[begin Records to use]

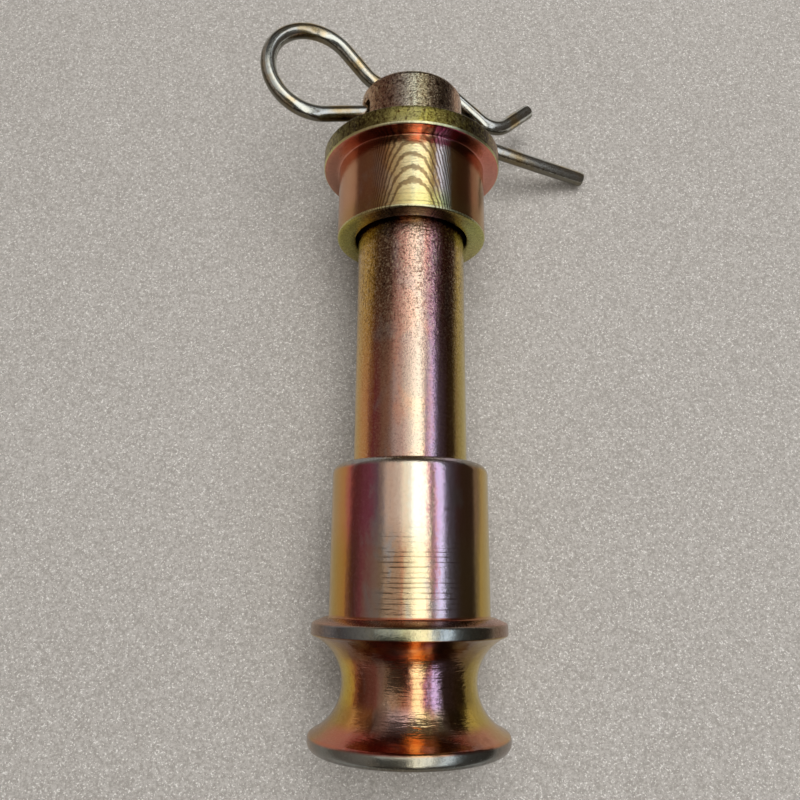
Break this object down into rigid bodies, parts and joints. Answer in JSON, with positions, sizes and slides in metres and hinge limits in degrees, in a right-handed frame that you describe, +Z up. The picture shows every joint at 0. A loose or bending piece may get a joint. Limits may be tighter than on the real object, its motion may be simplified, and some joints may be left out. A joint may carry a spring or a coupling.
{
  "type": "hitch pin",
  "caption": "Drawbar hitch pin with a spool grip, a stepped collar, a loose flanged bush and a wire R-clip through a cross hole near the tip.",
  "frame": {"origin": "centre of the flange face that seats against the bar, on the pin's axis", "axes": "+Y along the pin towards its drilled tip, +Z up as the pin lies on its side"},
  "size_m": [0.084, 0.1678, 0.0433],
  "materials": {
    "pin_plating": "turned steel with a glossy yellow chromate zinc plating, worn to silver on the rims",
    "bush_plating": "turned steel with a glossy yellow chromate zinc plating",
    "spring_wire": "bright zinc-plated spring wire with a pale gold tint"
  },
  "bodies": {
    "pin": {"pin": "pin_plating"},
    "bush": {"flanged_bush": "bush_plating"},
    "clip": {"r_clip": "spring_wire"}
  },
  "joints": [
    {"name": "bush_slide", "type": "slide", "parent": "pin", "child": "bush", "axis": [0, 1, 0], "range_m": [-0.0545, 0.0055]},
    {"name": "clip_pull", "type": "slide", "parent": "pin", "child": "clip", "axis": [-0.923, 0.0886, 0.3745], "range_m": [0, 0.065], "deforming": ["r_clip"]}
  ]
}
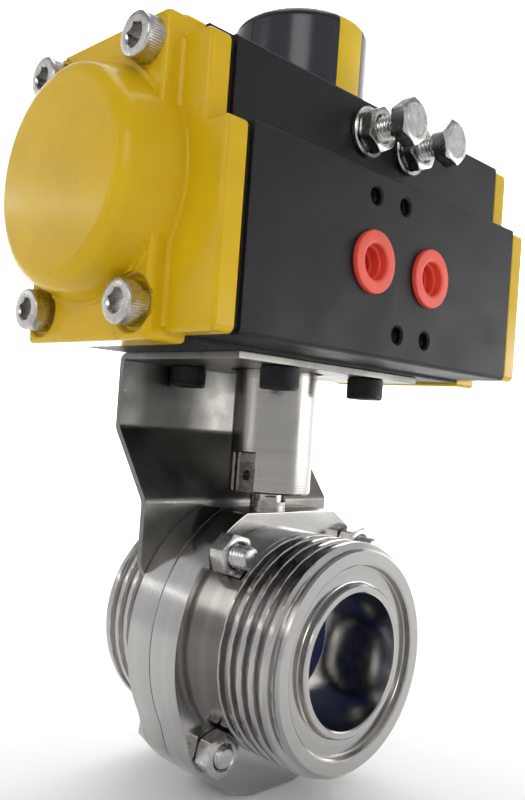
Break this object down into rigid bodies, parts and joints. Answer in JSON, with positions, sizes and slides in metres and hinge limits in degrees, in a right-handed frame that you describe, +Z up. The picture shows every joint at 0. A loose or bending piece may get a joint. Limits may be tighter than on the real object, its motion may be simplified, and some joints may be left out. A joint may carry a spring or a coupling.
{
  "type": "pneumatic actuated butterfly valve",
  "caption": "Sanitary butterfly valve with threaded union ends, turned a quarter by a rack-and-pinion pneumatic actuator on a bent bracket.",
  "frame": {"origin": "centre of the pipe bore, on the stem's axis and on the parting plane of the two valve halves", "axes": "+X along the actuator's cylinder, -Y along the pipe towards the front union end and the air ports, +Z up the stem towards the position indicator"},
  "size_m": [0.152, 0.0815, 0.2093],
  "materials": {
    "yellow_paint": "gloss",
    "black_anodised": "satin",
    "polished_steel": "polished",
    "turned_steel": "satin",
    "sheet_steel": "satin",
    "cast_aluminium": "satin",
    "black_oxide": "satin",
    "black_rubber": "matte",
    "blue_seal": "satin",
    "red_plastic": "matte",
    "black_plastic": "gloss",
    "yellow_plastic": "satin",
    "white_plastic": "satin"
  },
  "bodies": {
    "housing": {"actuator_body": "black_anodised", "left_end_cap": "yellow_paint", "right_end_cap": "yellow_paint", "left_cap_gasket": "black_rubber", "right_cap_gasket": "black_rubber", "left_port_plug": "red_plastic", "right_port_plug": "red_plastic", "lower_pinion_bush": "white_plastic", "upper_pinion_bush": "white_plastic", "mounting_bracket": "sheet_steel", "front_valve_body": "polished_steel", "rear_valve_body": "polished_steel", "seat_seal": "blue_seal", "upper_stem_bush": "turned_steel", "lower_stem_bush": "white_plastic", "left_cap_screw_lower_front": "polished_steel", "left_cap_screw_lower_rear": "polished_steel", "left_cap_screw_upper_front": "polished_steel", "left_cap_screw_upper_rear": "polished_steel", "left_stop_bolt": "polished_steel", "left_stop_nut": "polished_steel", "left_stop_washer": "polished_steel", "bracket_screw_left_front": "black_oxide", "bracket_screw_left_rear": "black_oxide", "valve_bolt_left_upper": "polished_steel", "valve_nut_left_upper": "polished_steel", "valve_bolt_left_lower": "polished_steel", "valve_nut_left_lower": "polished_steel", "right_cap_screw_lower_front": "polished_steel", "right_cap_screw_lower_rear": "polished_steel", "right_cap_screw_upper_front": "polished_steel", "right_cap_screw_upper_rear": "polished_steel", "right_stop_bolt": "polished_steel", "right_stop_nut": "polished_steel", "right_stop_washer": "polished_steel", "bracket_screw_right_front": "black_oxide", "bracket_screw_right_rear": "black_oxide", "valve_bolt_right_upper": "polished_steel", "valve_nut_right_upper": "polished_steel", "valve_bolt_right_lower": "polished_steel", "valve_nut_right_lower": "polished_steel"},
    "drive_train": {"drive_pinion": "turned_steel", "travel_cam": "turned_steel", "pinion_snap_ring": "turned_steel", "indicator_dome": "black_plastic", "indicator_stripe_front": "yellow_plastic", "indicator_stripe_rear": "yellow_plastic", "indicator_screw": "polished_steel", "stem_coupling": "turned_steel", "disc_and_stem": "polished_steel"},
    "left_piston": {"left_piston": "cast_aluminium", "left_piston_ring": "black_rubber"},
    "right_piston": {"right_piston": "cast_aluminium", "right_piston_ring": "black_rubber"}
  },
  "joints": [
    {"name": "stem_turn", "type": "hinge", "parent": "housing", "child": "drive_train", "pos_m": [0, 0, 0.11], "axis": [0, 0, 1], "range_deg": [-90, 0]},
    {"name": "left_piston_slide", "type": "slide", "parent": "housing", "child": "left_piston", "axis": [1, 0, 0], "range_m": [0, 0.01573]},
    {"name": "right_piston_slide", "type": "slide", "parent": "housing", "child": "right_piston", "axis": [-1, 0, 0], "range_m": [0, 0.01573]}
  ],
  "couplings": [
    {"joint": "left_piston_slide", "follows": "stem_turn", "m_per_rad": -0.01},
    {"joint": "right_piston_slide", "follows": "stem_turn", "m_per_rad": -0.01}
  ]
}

[end Records to use]

Written task:
Write the data back out verbatim.

The reply:
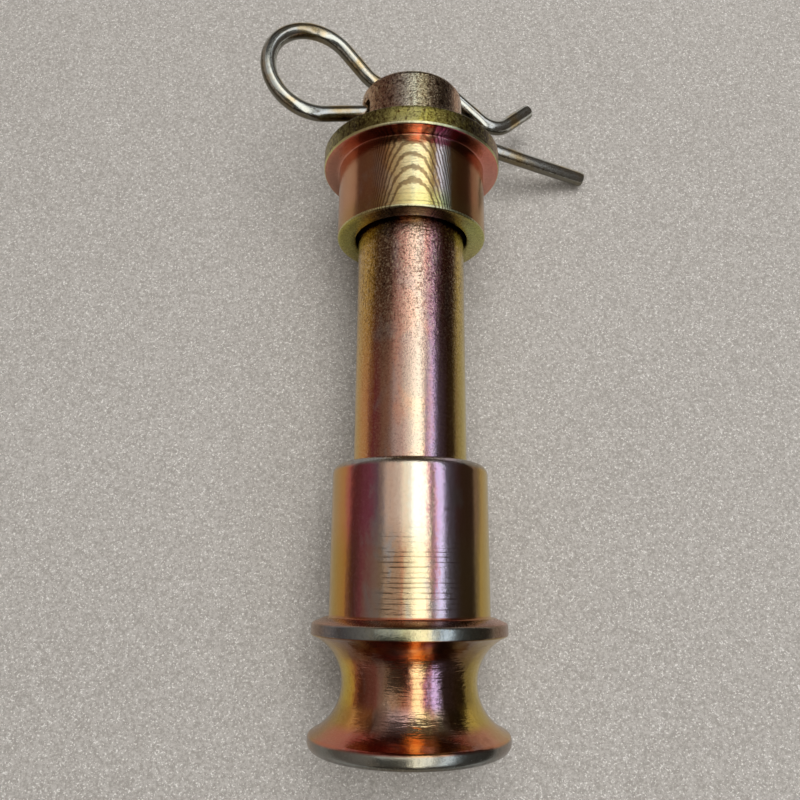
Break this object down into rigid bodies, parts and joints. Answer in JSON, with positions, sizes and slides in metres and hinge limits in degrees, in a right-handed frame that you describe, +Z up. The picture shows every joint at 0. A loose or bending piece may get a joint. Limits may be tighter than on the real object, its motion may be simplified, and some joints may be left out. A joint may carry a spring or a coupling.
{
  "type": "hitch pin",
  "caption": "Drawbar hitch pin with a spool grip, a stepped collar, a loose flanged bush and a wire R-clip through a cross hole near the tip.",
  "frame": {"origin": "centre of the flange face that seats against the bar, on the pin's axis", "axes": "+Y along the pin towards its drilled tip, +Z up as the pin lies on its side"},
  "size_m": [0.084, 0.1678, 0.0433],
  "materials": {
    "pin_plating": "turned steel with a glossy yellow chromate zinc plating, worn to silver on the rims",
    "bush_plating": "turned steel with a glossy yellow chromate zinc plating",
    "spring_wire": "bright zinc-plated spring wire with a pale gold tint"
  },
  "bodies": {
    "pin": {"pin": "pin_plating"},
    "bush": {"flanged_bush": "bush_plating"},
    "clip": {"r_clip": "spring_wire"}
  },
  "joints": [
    {"name": "bush_slide", "type": "slide", "parent": "pin", "child": "bush", "axis": [0, 1, 0], "range_m": [-0.0545, 0.0055]},
    {"name": "clip_pull", "type": "slide", "parent": "pin", "child": "clip", "axis": [-0.923, 0.0886, 0.3745], "range_m": [0, 0.065], "deforming": ["r_clip"]}
  ]
}
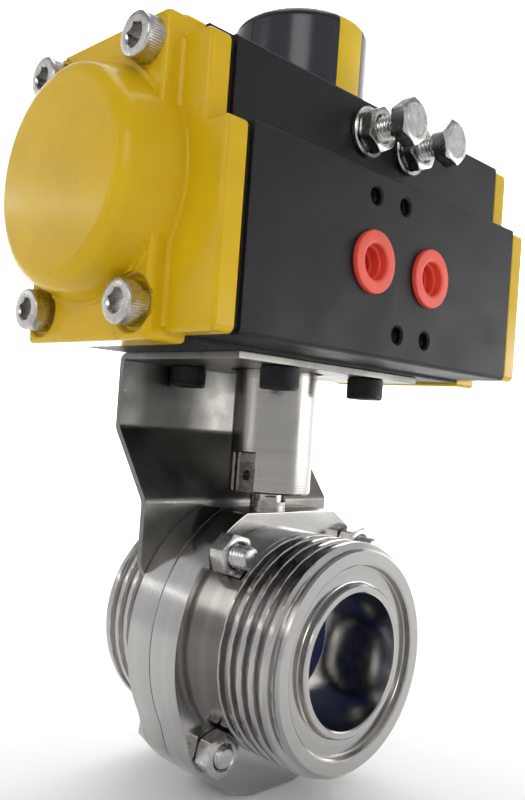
Break this object down into rigid bodies, parts and joints. Answer in JSON, with positions, sizes and slides in metres and hinge limits in degrees, in a right-handed frame that you describe, +Z up. The picture shows every joint at 0. A loose or bending piece may get a joint. Limits may be tighter than on the real object, its motion may be simplified, and some joints may be left out. A joint may carry a spring or a coupling.
{
  "type": "pneumatic actuated butterfly valve",
  "caption": "Sanitary butterfly valve with threaded union ends, turned a quarter by a rack-and-pinion pneumatic actuator on a bent bracket.",
  "frame": {"origin": "centre of the pipe bore, on the stem's axis and on the parting plane of the two valve halves", "axes": "+X along the actuator's cylinder, -Y along the pipe towards the front union end and the air ports, +Z up the stem towards the position indicator"},
  "size_m": [0.152, 0.0815, 0.2093],
  "materials": {
    "yellow_paint": "gloss",
    "black_anodised": "satin",
    "polished_steel": "polished",
    "turned_steel": "satin",
    "sheet_steel": "satin",
    "cast_aluminium": "satin",
    "black_oxide": "satin",
    "black_rubber": "matte",
    "blue_seal": "satin",
    "red_plastic": "matte",
    "black_plastic": "gloss",
    "yellow_plastic": "satin",
    "white_plastic": "satin"
  },
  "bodies": {
    "housing": {"actuator_body": "black_anodised", "left_end_cap": "yellow_paint", "right_end_cap": "yellow_paint", "left_cap_gasket": "black_rubber", "right_cap_gasket": "black_rubber", "left_port_plug": "red_plastic", "right_port_plug": "red_plastic", "lower_pinion_bush": "white_plastic", "upper_pinion_bush": "white_plastic", "mounting_bracket": "sheet_steel", "front_valve_body": "polished_steel", "rear_valve_body": "polished_steel", "seat_seal": "blue_seal", "upper_stem_bush": "turned_steel", "lower_stem_bush": "white_plastic", "left_cap_screw_lower_front": "polished_steel", "left_cap_screw_lower_rear": "polished_steel", "left_cap_screw_upper_front": "polished_steel", "left_cap_screw_upper_rear": "polished_steel", "left_stop_bolt": "polished_steel", "left_stop_nut": "polished_steel", "left_stop_washer": "polished_steel", "bracket_screw_left_front": "black_oxide", "bracket_screw_left_rear": "black_oxide", "valve_bolt_left_upper": "polished_steel", "valve_nut_left_upper": "polished_steel", "valve_bolt_left_lower": "polished_steel", "valve_nut_left_lower": "polished_steel", "right_cap_screw_lower_front": "polished_steel", "right_cap_screw_lower_rear": "polished_steel", "right_cap_screw_upper_front": "polished_steel", "right_cap_screw_upper_rear": "polished_steel", "right_stop_bolt": "polished_steel", "right_stop_nut": "polished_steel", "right_stop_washer": "polished_steel", "bracket_screw_right_front": "black_oxide", "bracket_screw_right_rear": "black_oxide", "valve_bolt_right_upper": "polished_steel", "valve_nut_right_upper": "polished_steel", "valve_bolt_right_lower": "polished_steel", "valve_nut_right_lower": "polished_steel"},
    "drive_train": {"drive_pinion": "turned_steel", "travel_cam": "turned_steel", "pinion_snap_ring": "turned_steel", "indicator_dome": "black_plastic", "indicator_stripe_front": "yellow_plastic", "indicator_stripe_rear": "yellow_plastic", "indicator_screw": "polished_steel", "stem_coupling": "turned_steel", "disc_and_stem": "polished_steel"},
    "left_piston": {"left_piston": "cast_aluminium", "left_piston_ring": "black_rubber"},
    "right_piston": {"right_piston": "cast_aluminium", "right_piston_ring": "black_rubber"}
  },
  "joints": [
    {"name": "stem_turn", "type": "hinge", "parent": "housing", "child": "drive_train", "pos_m": [0, 0, 0.11], "axis": [0, 0, 1], "range_deg": [-90, 0]},
    {"name": "left_piston_slide", "type": "slide", "parent": "housing", "child": "left_piston", "axis": [1, 0, 0], "range_m": [0, 0.01573]},
    {"name": "right_piston_slide", "type": "slide", "parent": "housing", "child": "right_piston", "axis": [-1, 0, 0], "range_m": [0, 0.01573]}
  ],
  "couplings": [
    {"joint": "left_piston_slide", "follows": "stem_turn", "m_per_rad": -0.01},
    {"joint": "right_piston_slide", "follows": "stem_turn", "m_per_rad": -0.01}
  ]
}